Тайна… «Антошка, четыре года, подходит ко мне в церкви и говорит: “Когда я был маленьким, я был очень большим”. Меня как током прошибает. Дело в том, что, по рассказам моей мамы, примерно в этом же возрасте я часто повторял эту фразу слово в слово. Все смеялись, но никто и по сей день объяснить, что я имел ввиду, не может. Я тоже не могу. Может, есть у кого мысли?» (Андрей Долинский).
Да, тайна. Впрочем, так ли уж часто жаждем мы ее разгадки? Часто ли спрашиваем себя – что такое детская душа, чем живет она, как воспринимает мир? Вспомним, как удивляют нас нередко дети непредсказуемостью мышления и яркостью, точностью, оригинальностью создаваемых образов – будь то рисунок или детская сказка. Даже описание известных событий в пересказе ребенка приобретает то особую свежесть, непосредственность, знакомые и порой скучные вещи, проходя через восприятие маленького человека, являются перед нами порой в самом неожиданном ракурсе. Мы вспоминаем себя в детстве и нередко улыбаемся, но порой и грустим по чем-то утраченному, тихо ушедшему из нашей взрослой уже жизни. И какой замечательной похвалой звучат слова, сказанные про какого-нибудь хорошего человека: «Да он просто ребенок, сущий ребенок!»
«Дети, пока дети, до семи лет например, страшно отстоят от людей: совсем будто другое существо и с другою природой», – замечает Иван Карамазов в романе Достоевского «Братья Карамазовы», который весь пронизан по-христиански глубокими рассуждениями о детях и о том детском, что нередко остается в человеке на всю жизнь. «Все – дите», – приходит в итоге к выводу Митя Карамазов.

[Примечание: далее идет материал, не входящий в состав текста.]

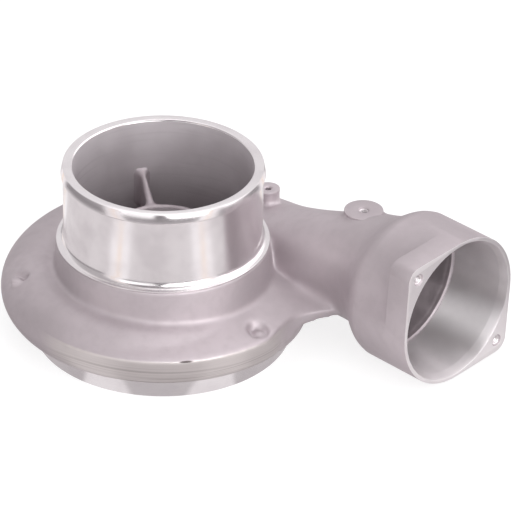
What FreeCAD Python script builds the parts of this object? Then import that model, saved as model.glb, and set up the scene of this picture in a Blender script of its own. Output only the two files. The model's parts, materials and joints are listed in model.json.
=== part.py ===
import FreeCAD, Part
import math
import os

# Turbo compressor housing: one aluminium casting, machined where it meets other parts.
# Millimetres. The origin is on the inlet axis in the base plane, +Z runs up to the inlet,
# and +X runs out of the outlet, which lies beside the inlet axis at +Y.

# Inlet tube, for a hose
total_height = 130.4
tube_r = 68.6
tube_wall = 6.6
rim_chamfer = 0.8
land_rise = 0.2
bead_rise = 1.4
bead_length = 6.2
bead_back = 1.0
tube_length = 52.0
flare_r = 5.0
inlet_bore_r = tube_r - tube_wall

# Cast collar between the tube and the scroll
collar_flare = 6.9
collar_foot_r = tube_r + collar_flare
collar_fillet = 3.5

# Base: spigot that pilots the housing, and the bolting flange above it
spigot_r = 90.0
spigot_height = 17.5
spigot_chamfer = 1.0
flange_foot_r = 101.0
flange_r = 105.0
flange_top = 38.5
flange_edge = 1.5
deck_top = 46.0

# Inside of the base: pilot recess for the backplate, diffuser face and shroud
recess_r = 84.0
recess_depth = 10.0
diffuser_gap = 4.0
diffuser_r = 69.0
mouth_r = 79.0
inducer_r = 31.5
wheel_r = 46.0
shroud_rise = 14.0

# Ported shroud: a ring in the inlet, its slot, the chamber round it and its struts
ring_r = 37.0
ring_top = 79.7
slot_low = 33.0
slot_high = 37.0
chamber_low_r = 46.0
chamber_top = 58.0
strut_count = 3
strut_angle = 149.6
strut_foot_thickness = 9.0
strut_foot_length = 3.5
strut_wall_thickness = 4.0
strut_ring_thickness = 6.4
strut_wall_top = 91.6
strut_depth = 26.0
strut_root = 2.0
strut_drop = 1.0

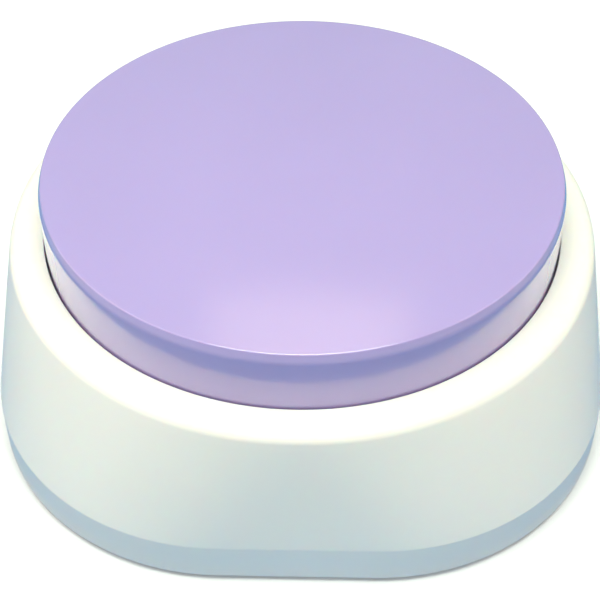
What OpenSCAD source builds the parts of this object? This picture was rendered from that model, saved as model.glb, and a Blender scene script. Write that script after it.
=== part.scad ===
// Tabletop quiz buzzer: a round sprung button in a housing whose foot is a rounded square.
// Origin: on the table under the middle of the buzzer, at the bottom of the rubber feet.
// +Z is up, -Y is the front, +X is the right-hand side. All sizes are millimetres.

/* [Housing] */
// Width of the rounded square foot, across its flats
base_width = 90; // [90:1:96]
// Corner radius of the foot
base_corner = 34.4; // [33:0.1:36]
// Height of the upright band at the foot
band_height = 6.3; // [5.6:0.1:6.6]
// Height of the flat ring around the button, above the table
ring_z = 27.2; // [26.6:0.1:27.8]
// Radius at which the sloping side would meet the flat ring
shoulder_r = 42.4; // [42.2:0.1:43.5]
// Radius of the soft edge between the side and the ring
shoulder_fillet = 1.5; // [1:0.1:2.4]
// Thickness of the housing's walls
housing_wall = 2.2; // [1.9:0.1:2.3]

/* [Button] */
// Radius of the button's upright wall
cap_r = 37.4; // [37:0.1:37.5]
// Height of the button's rim, above the table
rim_z = 36.6; // [36:0.1:37.6]
// Rise of the slightly domed top above the rim
crown = 1.4; // [0.8:0.1:2]
// Radius of the rim's small edge
rim_fillet = 0.4; // [0.3:0.1:1.4]
// Thickness of the button's shell
cap_wall = 2; // [1.7:0.1:2.2]
// Gap between the button and the housing, all round
cap_gap = 0.2; // [0.2:0.05:0.6]
// How far the button goes down
press_travel = 2.5; // [1.5:0.1:2.5]

/* [Power and sound] */
// Diameter of a AAA cell
cell_d = 10.5; // [10:0.1:10.5]
// Length of a AAA cell with its nub
cell_length = 44.5; // [43.5:0.1:44.5]
// Radius of the loudspeaker
speaker_r = 14; // [13.4:0.1:14]
// Travel of the power switch
switch_travel = 2; // [1.5:0.1:2]

/* [Feet and screws] */
// Radius of a rubber foot
foot_r = 4.5; // [4:0.1:4.6]
// How far the feet stand out below the bottom cover
foot_drop = 0.8; // [0.6:0.1:0.8]
// Radius of the holes that the housing screws pass
screw_hole_r = 1.7; // [1.6:0.05:1.8]

/* [Hidden] */
$fn = 96;
eps = 0.01;

// Outer shape of the housing
base_half = base_width / 2;
base_z = foot_drop;
band_z = base_z + band_height;
slope_angle = atan((base_half - shoulder_r) / (ring_z - band_z));
// Distance from a virtual corner to where its fillet starts
shoulder_tangent = shoulder_fillet * tan((90 - slope_angle) / 2);
// Points on each rounded corner of the housing's outline
corner_steps = 16;
// The outline's flats never shrink quite to nothing, so that no face is empty
least_flat = 0.02;
foot_chamfer = 0.3;
well_r = cap_r + cap_gap;
sleeve_r = well_r + 1.5;
// Width of the bevel round the mouth of the well
mouth_edge = 0.15;
deck_z = 19.2;
deck_top = 20.7;
ring_under = ring_z - 2.1;

// Button
skirt_z = deck_top + press_travel + 0.3;
leg_in = 29;
leg_out = 31;
leg_width = 8;
hook_reach = 1.5;
hook_z = deck_z - 0.05;
leg_bottom = hook_z - 2.15;
spring_at = 18;
spring_outer_r = 3;
spring_wire_r = 0.3;
spring_top = 33.5;
plunger_r = 3;
dome_top = 22.6;
plunger_z = dome_top + 0.2;

// Circuit board, hung under the deck
board_size = [46, 34];
board_thick = 1.2;
board_top = 17.7;
board_under = board_top - board_thick;
board_screw_at = [20, 13];
board_screw_r = 0.85;

// Bottom cover
cover_top = base_z + 2;
cover_gap = 0.2;
cover_half = base_half - housing_wall - cover_gap;
cover_corner = base_corner - housing_wall - cover_gap;
cover_screw_at = 38;
cover_pad_top = 4.3;
housing_boss_r = 3.5;
foot_at = 29.5;
foot_recess = 0.8;

// Battery compartment, with its length along X
box_y = 13;
box_half = [27, 12.5];
box_wall = 1.2;
box_ceiling = 13.5;
box_roof = 1.2;
inner_half = [box_half[0] - box_wall, box_half[1] - box_wall];
cell_z = 7.95;
cell_offset = 5.6;
nub_length = 1;
nub_r = 2.75;
contact_thick = 0.4;
contact_bump = 0.8;
cell_end_x = inner_half[0] - contact_thick - contact_bump;
// Battery door, hinged on a round edge at the left and screwed down at the right
door_thick = 1.6;
door_gap = 0.2;
door_top = base_z + door_thick;
ledge_z = door_top + 0.1;
ledge_top = 4;
hinge_x = -26.6;
hinge_z = base_z + door_thick / 2;
tongue_offset = 6.5;
tongue_width = 6;
tongue_reach = 2.4;
lug_x = 30.5;
lug_r = 4;
door_screw_r = 1;

// Loudspeaker, facing down
speaker_y = -17.5;
speaker_rim_top = 4;
speaker_wall_r = speaker_r + 0.3;
clamp_thick = 1;
clamp_r = speaker_wall_r + 1.2;
clamp_ear_at = 17.7;
clamp_ear_angles = [30, 150, 210, 330];
grille_pitch = 3.5;
grille_hole_r = 0.9;

// Power switch, sliding along Y
switch_at = [31, -12];
switch_size = [4, 9, 3.6];
switch_window = [2.6, 6.6, 2.4];
knob_rest_y = switch_at[1] - switch_travel / 2;
recess_ceiling = 2;

wire_r = 0.6;

plastic_white = [0.97, 0.97, 0.94];
plastic_lilac = [0.80, 0.73, 0.93];
steel = [0.75, 0.76, 0.78];

// ---- Shared shapes ----

// A solid skinned over rings of equal point count, each counter-clockwise seen from the last ring
module skin(rings) {
    n = len(rings[0]);
    last = (len(rings) - 1) * n;
    polyhedron(
        points = [for (ring = rings) each ring],
        faces = concat(
            [[for (i = [0:n - 1]) i]],
            [for (j = [0:len(rings) - 2], i = [0:n - 1])
                [j * n + i, (j + 1) * n + i, (j + 1) * n + (i + 1) % n]],
            [for (j = [0:len(rings) - 2], i = [0:n - 1])
                [j * n + i, (j + 1) * n + (i + 1) % n, j * n + (i + 1) % n]],
            [[for (i = [n - 1:-1:0]) last + i]]
        ),
        convexity = 6
    );
}

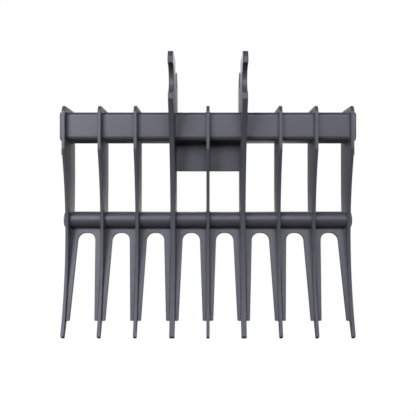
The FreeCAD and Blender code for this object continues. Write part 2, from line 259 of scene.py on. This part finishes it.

Но кажется, что порой именно глубины не хватает нам, когда мы начинаем рассуждать о детях, пытаемся проникнуть в загадку детской души. Не часто ли до неприятности слезливым умилением заменяются попытки понять ребенка по-настоящему? Вспомним большинство дореволюционных детских изданий, «назидательное чтение», которое кроме назидательности содержало еще и вот это сладкое умиление – у авторов подобного творчества и сейчас немало наследников. Но в истинно глубоком отношении к детям нет места елею и сюсюканию так же, как нет места и неумеренной строгости и сухости.
Тот, кто воспринимает вещи объективно, никогда не станет утверждать, что дети целиком и полностью безгрешны, не подвержены страстям, что они – сущие ангелы во плоти. Блаженный Августин в «Исповеди» высказал свои мысли на этот счет довольно жестко: «Младенцы невинны по своей телесной слабости, а не по душе своей. Я видел и наблюдал ревновавшего малютку: он еще не говорил, но, бледный, с горечью смотрел на своего молочного брата. Кто не знает таких примеров?.. Все эти явления кротко терпят не потому, чтобы они были ничтожны или маловажны, а потому, что с годами это пройдет. И ты подтверждаешь это тем, что тоже самое нельзя спокойно видеть в возрасте более старшем».